I ask JW if she thinks, the next time a newspaper wants to talk to her for some reason, she'll go for Langan's again. She thought the haddock was excellent, but she isn't sure. She'd like to try The Ivy, the star- studded eaterie people as famous as she is supposedly hang out in every night. She very seldom eats in fancy restaurants, she says; she and Tim prefer to eat at home. "Oh no, I seldom come across people like Patsy and Edina. But perhaps you do, if you work on magazines?"

"I saw something on the television," she continues. "About the fashion industry, and I was thinking, Jennifer, you really got it in AbFab ... What is their problem, do you think?"

Dunno, I shrug. The hardy perennials: catching a man and trying to keep him; desperately trying to hang on to youth.

"I don't see any point in trying to cling to youth, because it's always going anyway, isn't it? The showbusiness life can be wonderful if you're lucky. But it's heartbreaking for so many people who are probably brilliant, but they never get the chance to prove it, which is so sad. It's such a gamble you know. You get the right side of the dice or you don't. And I also think it's a lot harder now than it was in my time, I think it's probably harder in every walk of life..."

June Whitfield, I ask finally. What is the secret of your style? "Oh, my dear! I'm always in old cardigans and things!" Her hair, she says, she has hardly changed for half a century. It's waved and tinted, but she's never had it bleached. "I've never thought of myself as having any style because I'm short, vertically challenged as they say, and that makes it jolly difficult.

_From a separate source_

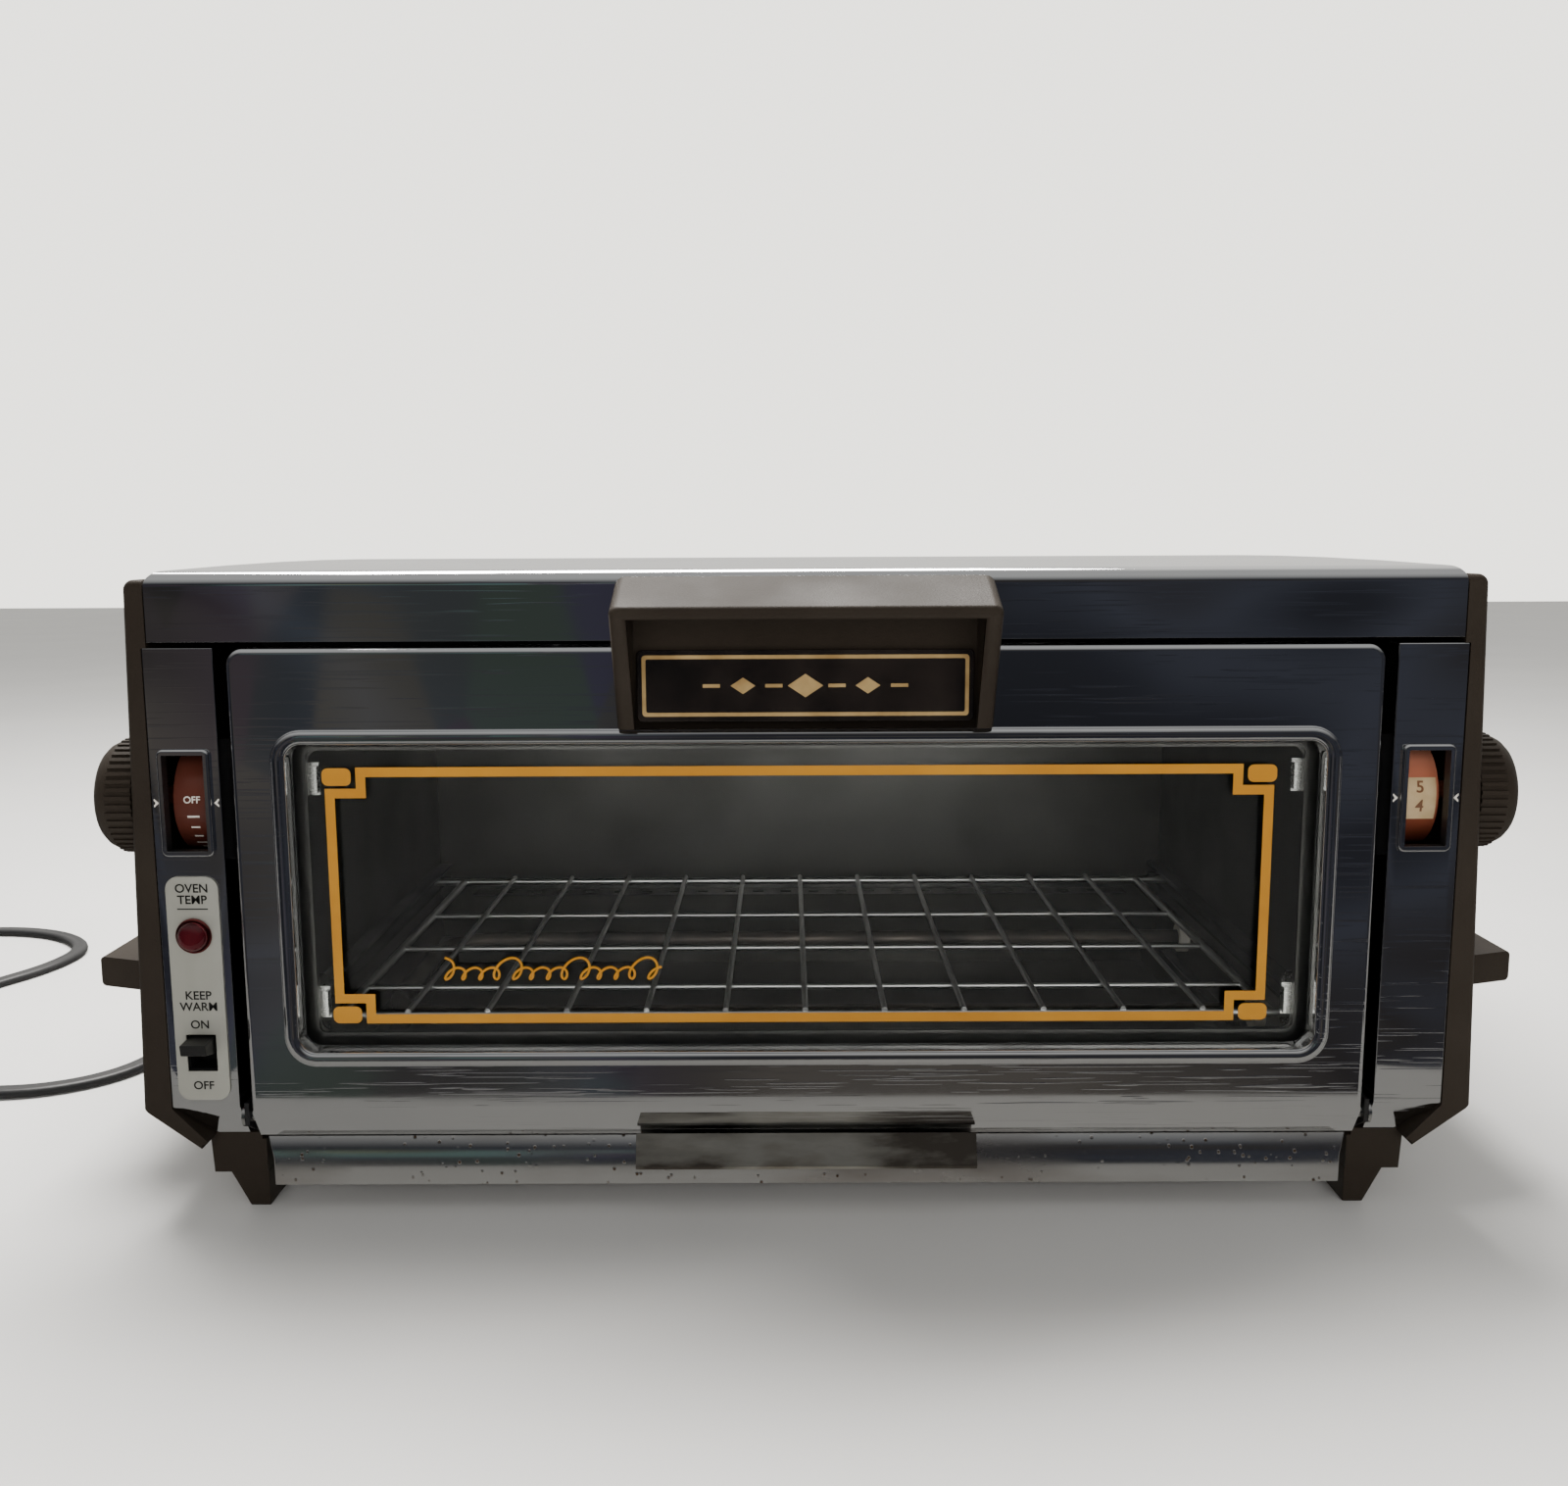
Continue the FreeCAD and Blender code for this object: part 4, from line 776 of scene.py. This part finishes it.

But as you get older, you learn to stick to what suits you, I suppose, and not to let other people put you off ... Now, Jennifer Saunders - such a pretty girl, a lovely face, but all she did to look terrible was to buy all her Edina clothes one size too small."

As sensible June Whitfield shows, there's only one big secret behind being a lady: buy your clothes to fit and don't let other people put you off.

8 'Common as Muck', Wednesday, 9.30pm, BBC1.